§ **What you have to do**
Please quote the material exactly, every line of it.

§ **Data shown**
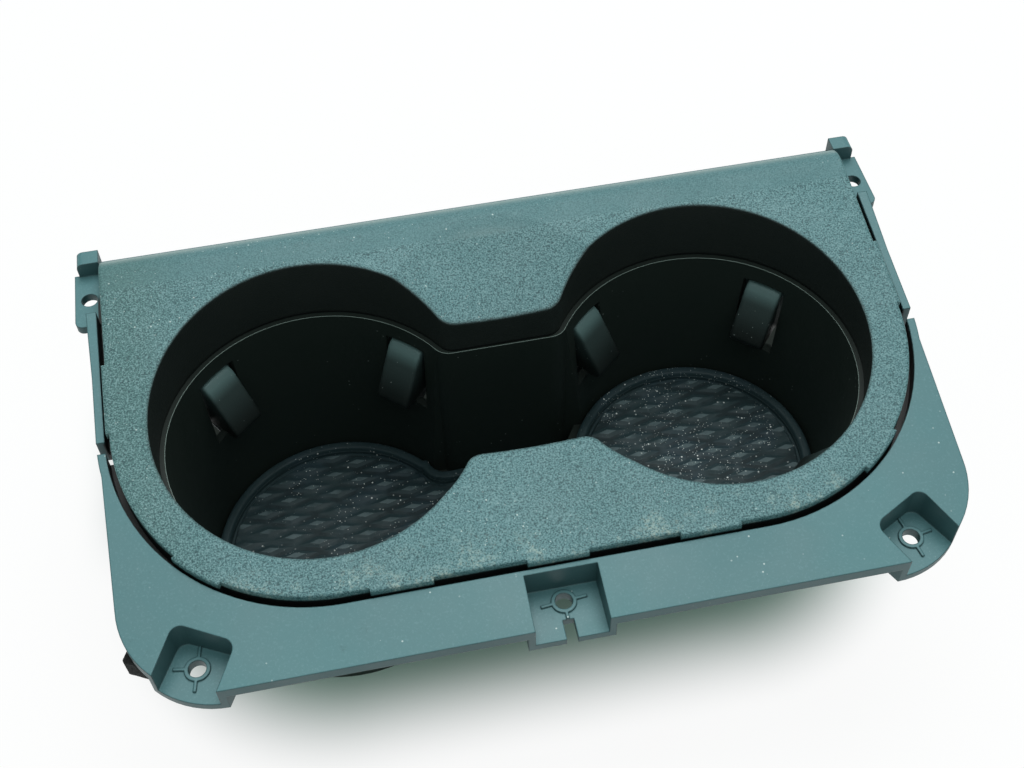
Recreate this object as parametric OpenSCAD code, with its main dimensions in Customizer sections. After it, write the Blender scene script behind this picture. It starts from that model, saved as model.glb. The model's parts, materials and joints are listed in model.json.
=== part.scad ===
// Car console cup holder: two round cups joined by a neck, in a black tub under a sloping
// grained cover, held by a smooth carrier frame. Six sprung fingers grip the cups.
// Left and right are as seen from the front. The tub stands on Z = 0 and the origin is
// under the middle of the whole part. Depths are measured down from the tub's top edge.

/* [Cups] */
// Distance between the two cup centres
cup_pitch = 100; // [92:1:110]
// Inside diameter of both cups at the tub's top edge
cup_d = 77.6; // [72:0.2:80]
// Inside diameter of the left cup at its floor
left_floor_d = 71.2; // [66:0.2:72]
// Inside diameter of the right cup at its floor
right_floor_d = 68.2; // [64:0.2:70]
// Depth of the left cup and the neck, from the tub's top edge to the floor
left_depth = 56.6; // [50:0.2:62]
// Depth of the right cup, from the tub's top edge to the floor
right_depth = 45.3; // [40:0.2:49]
// Clear width of the neck between the cups
neck_w = 37.8; // [30:0.2:42]
// Radius of the four upright corners where the neck meets the cups
neck_corner_r = 5; // [3:0.5:6]
// Wall of the tub
tub_wall = 2.2; // [1.8:0.1:2.6]
// Floor of the tub
tub_floor = 2.4; // [1.8:0.1:3]

/* [Cover] */
// Slope of the cover, rising to the rear, in degrees
cover_slope = 8.5; // [6:0.5:10]
// Height of the cover's surface over the tub's top edge, at the line of the cup centres
cover_rise = 13.3; // [12:0.1:16]
// Distance from a cup centre to the cover's front and side edges
cover_edge_r = 49.2; // [48:0.2:51]
// Distance from the line of the cup centres to the cover's rear face
cover_rear = 55.5; // [53:0.5:58]
// Wall of the cover
cover_wall = 2.4; // [2:0.1:3]
// Depth of the cover's turned-down edge
cover_skirt = 6.5; // [5:0.5:8]
// Depth of the cover's rear face
cover_rear_skirt = 15; // [12:0.5:18]
// Radius of the rolled rear edge
rear_roll_r = 8; // [5:0.5:9]
// How far the land dips behind the neck
rear_dip = 6; // [3:0.5:7]
// How far the land dips in front of the neck
front_dip = 3.4; // [1:0.2:4]
// Radius of the shallow dip between the cups
dip_r = 120; // [90:5:180]
// Inside diameter of the cover's cup mouths
mouth_d = 80.2; // [79:0.2:83]

/* [Frame] */
// Distance from the line of the cup centres to the frame's front edge
frame_front = 65.6; // [64:0.2:72]
// Radius of the frame's front corners
frame_corner_r = 22.6; // [18:0.2:28]
// Half width of the frame at its front corners
frame_half_w = 101; // [100.5:0.5:106]
// How much wider each side of the frame is at the rear tabs
frame_flare = 3; // [1:0.2:5]
// Distance from the line of the cup centres to the frame's rear end
frame_rear = 58.6; // [58.5:0.1:64]
// Thickness of the frame's plate
frame_wall = 2.4; // [2:0.1:3]
// Width of the seam between the cover's edge and the frame
seam_gap = 1.6; // [1.2:0.1:2]
// Diameter of the fixing screw holes
fixing_hole_d = 4.2; // [3.5:0.1:5]
// Distance from the middle hole to each front corner hole
front_hole_x = 85; // [82:0.5:88]
// Distance from the line of the cup centres to the front holes
front_hole_y = 56; // [55.5:0.5:58]
// Distance from the middle to each rear tab hole
rear_hole_x = 103.4; // [103.2:0.1:105]
// Distance from the line of the cup centres to the rear tab holes
rear_hole_y = 45.6; // [44:0.2:48]

/* [Fingers] */
// Angle between the cups' long axis and each finger, in degrees
finger_angle = 48.6; // [45:0.2:52]
// Width of a finger
finger_w = 9.8; // [8:0.2:11]
// Radius from the cup's axis to the finger tips at rest
grip_r = 29; // [27:0.5:32]
// Depth of a finger's top edge
finger_top = 6; // [5.5:0.5:8]
// Depth of a finger's tip
finger_tip = 20.4; // [18:0.2:22]
// Width of the window in the cup wall
window_w = 12.2; // [11.6:0.2:13]
// Diameter of a hinge pin
pin_d = 2; // [1.6:0.1:2.4]

/* [Mats] */
// Height of a mat's rim
mat_rim_h = 3.7; // [3:0.1:5]
// Width of a mat's rim
mat_rim_w = 2.7; // [2:0.1:4]
// Gap between a mat and the cup wall
mat_gap = 0.5; // [0.3:0.1:1]

/* [Hidden] */
$fn = 96;

// Overrun that carries every cut clear of the surface it starts from
over = 1;
// Clearance between pieces that are laid together
seat_gap = 0.1;

// Levels and places that follow from the sizes above
cup_x = cup_pitch / 2;
cup_r = cup_d / 2;
left_floor_r = left_floor_d / 2;
right_floor_r = right_floor_d / 2;
neck_half = neck_w / 2;
top_z = left_depth + tub_floor;
right_floor_z = top_z - right_depth;
cover_z = top_z + cover_rise;
reach = 2 * cup_pitch + 2 * cup_d;
middle_y = (frame_front - frame_rear) / 2;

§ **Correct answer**
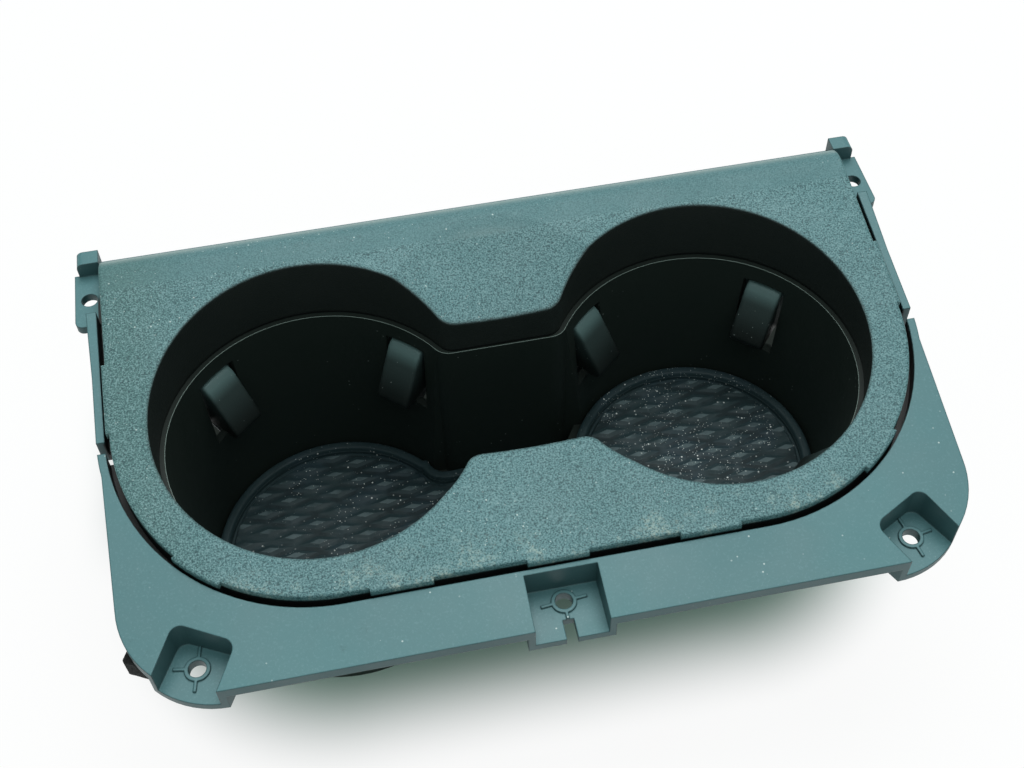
Recreate this object as parametric OpenSCAD code, with its main dimensions in Customizer sections. After it, write the Blender scene script behind this picture. It starts from that model, saved as model.glb. The model's parts, materials and joints are listed in model.json.
=== part.scad ===
// Car console cup holder: two round cups joined by a neck, in a black tub under a sloping
// grained cover, held by a smooth carrier frame. Six sprung fingers grip the cups.
// Left and right are as seen from the front. The tub stands on Z = 0 and the origin is
// under the middle of the whole part. Depths are measured down from the tub's top edge.

/* [Cups] */
// Distance between the two cup centres
cup_pitch = 100; // [92:1:110]
// Inside diameter of both cups at the tub's top edge
cup_d = 77.6; // [72:0.2:80]
// Inside diameter of the left cup at its floor
left_floor_d = 71.2; // [66:0.2:72]
// Inside diameter of the right cup at its floor
right_floor_d = 68.2; // [64:0.2:70]
// Depth of the left cup and the neck, from the tub's top edge to the floor
left_depth = 56.6; // [50:0.2:62]
// Depth of the right cup, from the tub's top edge to the floor
right_depth = 45.3; // [40:0.2:49]
// Clear width of the neck between the cups
neck_w = 37.8; // [30:0.2:42]
// Radius of the four upright corners where the neck meets the cups
neck_corner_r = 5; // [3:0.5:6]
// Wall of the tub
tub_wall = 2.2; // [1.8:0.1:2.6]
// Floor of the tub
tub_floor = 2.4; // [1.8:0.1:3]

/* [Cover] */
// Slope of the cover, rising to the rear, in degrees
cover_slope = 8.5; // [6:0.5:10]
// Height of the cover's surface over the tub's top edge, at the line of the cup centres
cover_rise = 13.3; // [12:0.1:16]
// Distance from a cup centre to the cover's front and side edges
cover_edge_r = 49.2; // [48:0.2:51]
// Distance from the line of the cup centres to the cover's rear face
cover_rear = 55.5; // [53:0.5:58]
// Wall of the cover
cover_wall = 2.4; // [2:0.1:3]
// Depth of the cover's turned-down edge
cover_skirt = 6.5; // [5:0.5:8]
// Depth of the cover's rear face
cover_rear_skirt = 15; // [12:0.5:18]
// Radius of the rolled rear edge
rear_roll_r = 8; // [5:0.5:9]
// How far the land dips behind the neck
rear_dip = 6; // [3:0.5:7]
// How far the land dips in front of the neck
front_dip = 3.4; // [1:0.2:4]
// Radius of the shallow dip between the cups
dip_r = 120; // [90:5:180]
// Inside diameter of the cover's cup mouths
mouth_d = 80.2; // [79:0.2:83]

/* [Frame] */
// Distance from the line of the cup centres to the frame's front edge
frame_front = 65.6; // [64:0.2:72]
// Radius of the frame's front corners
frame_corner_r = 22.6; // [18:0.2:28]
// Half width of the frame at its front corners
frame_half_w = 101; // [100.5:0.5:106]
// How much wider each side of the frame is at the rear tabs
frame_flare = 3; // [1:0.2:5]
// Distance from the line of the cup centres to the frame's rear end
frame_rear = 58.6; // [58.5:0.1:64]
// Thickness of the frame's plate
frame_wall = 2.4; // [2:0.1:3]
// Width of the seam between the cover's edge and the frame
seam_gap = 1.6; // [1.2:0.1:2]
// Diameter of the fixing screw holes
fixing_hole_d = 4.2; // [3.5:0.1:5]
// Distance from the middle hole to each front corner hole
front_hole_x = 85; // [82:0.5:88]
// Distance from the line of the cup centres to the front holes
front_hole_y = 56; // [55.5:0.5:58]
// Distance from the middle to each rear tab hole
rear_hole_x = 103.4; // [103.2:0.1:105]
// Distance from the line of the cup centres to the rear tab holes
rear_hole_y = 45.6; // [44:0.2:48]

/* [Fingers] */
// Angle between the cups' long axis and each finger, in degrees
finger_angle = 48.6; // [45:0.2:52]
// Width of a finger
finger_w = 9.8; // [8:0.2:11]
// Radius from the cup's axis to the finger tips at rest
grip_r = 29; // [27:0.5:32]
// Depth of a finger's top edge
finger_top = 6; // [5.5:0.5:8]
// Depth of a finger's tip
finger_tip = 20.4; // [18:0.2:22]
// Width of the window in the cup wall
window_w = 12.2; // [11.6:0.2:13]
// Diameter of a hinge pin
pin_d = 2; // [1.6:0.1:2.4]

/* [Mats] */
// Height of a mat's rim
mat_rim_h = 3.7; // [3:0.1:5]
// Width of a mat's rim
mat_rim_w = 2.7; // [2:0.1:4]
// Gap between a mat and the cup wall
mat_gap = 0.5; // [0.3:0.1:1]

/* [Hidden] */
$fn = 96;

// Overrun that carries every cut clear of the surface it starts from
over = 1;
// Clearance between pieces that are laid together
seat_gap = 0.1;

// Levels and places that follow from the sizes above
cup_x = cup_pitch / 2;
cup_r = cup_d / 2;
left_floor_r = left_floor_d / 2;
right_floor_r = right_floor_d / 2;
neck_half = neck_w / 2;
top_z = left_depth + tub_floor;
right_floor_z = top_z - right_depth;
cover_z = top_z + cover_rise;
reach = 2 * cup_pitch + 2 * cup_d;
middle_y = (frame_front - frame_rear) / 2;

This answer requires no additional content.